Following its release, "The Alchemy" debuted and peaked at number 13 on the US Billboard Hot 100, where the song and tracks from the album made Swift the first artist to occupy the top 14 of the chart. In Australia, it opened at its peak of number 18 on the ARIA Singles Chart and made her the artist with the most top-50 entries in a single week with 29. Elsewhere, "The Alchemy" reached number 19 on the Billboard Global 200 and charted within the countries of New Zealand (19), Canada (21), Portugal (41), Switzerland (46), Sweden (65), and France (157).
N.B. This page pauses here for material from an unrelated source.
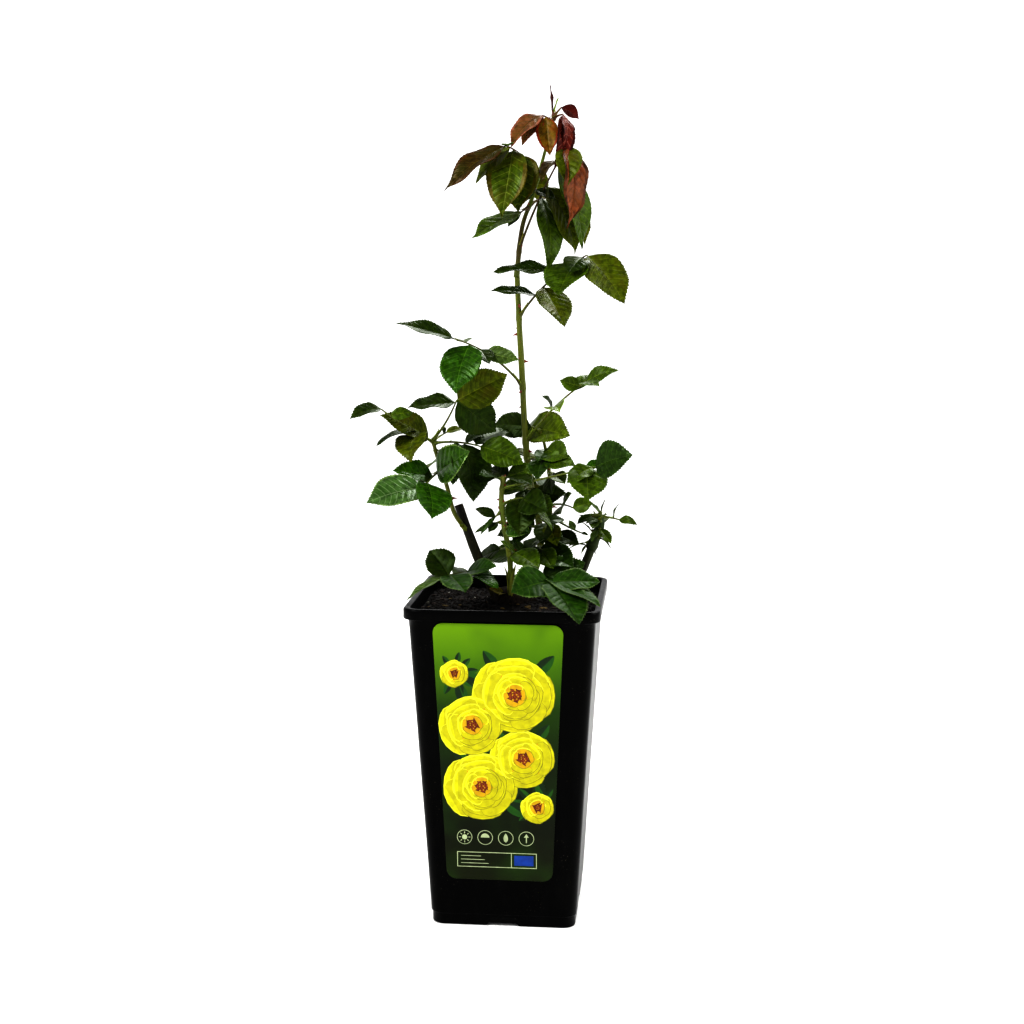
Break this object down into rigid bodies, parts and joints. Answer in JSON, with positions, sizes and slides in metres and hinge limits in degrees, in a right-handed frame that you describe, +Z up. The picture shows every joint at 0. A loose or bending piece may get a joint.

It also peaked at number 23 on the United Kingdom's Audio Streaming Chart and number 39 on Greece's International Top 100 Digital Singles.

== Personnel ==
Adapted from the liner notes of The Tortured Poets Department
- Taylor Swift – vocals, songwriter, producer
- Jack Antonoff – producer, songwriter, drums, programming, percussion, synthesizer, electric guitar, background vocals, cello
- Serban Ghenea – mixing
- Bryce Bordone – mix engineer
- Laura Sisk – recording, vocal engineer
- Oli Jacobs – recording
- Jon Sher – assistant recording engineer
- Jack Manning – assistant recording engineer
- Christopher Rowe – vocal engineer
- Sean Hutchinson – recording, drums
- Randy Merrill – mastering

== Charts ==

| Chart (2024) | Peak position |
|---|---|
| Australia (ARIA) | 18 |
| Canada Hot 100 (Billboard) | 21 |
| France (SNEP) | 157 |
| Global 200 (Billboard) | 19 |
| Greece International (IFPI) | 39 |
| New Zealand (Recorded Music NZ) | 19 |
| Philippines (Billboard) | 25 |
| Portugal (AFP) | 41 |
| Sweden (Sverigetopplistan) | 65 |
| Swiss Streaming (Schweizer Hitparade) | 46 |
| UK Streaming (OCC) | 23 |
| US Billboard Hot 100 | 13 |

==Certification==

Certification for "The Alchemy"
| Region | Certification | Certified units/sales |
| Australia (ARIA) | Platinum | 70,000^{‡} |
| Brazil (Pro-Música Brasil) | Platinum | 40,000^{‡} |
| New Zealand (RMNZ) | Gold | 15,000^{‡} |
| United Kingdom (BPI) | Silver | 200,000^{‡} |
^{‡} Sales+streaming figures based on certification alone.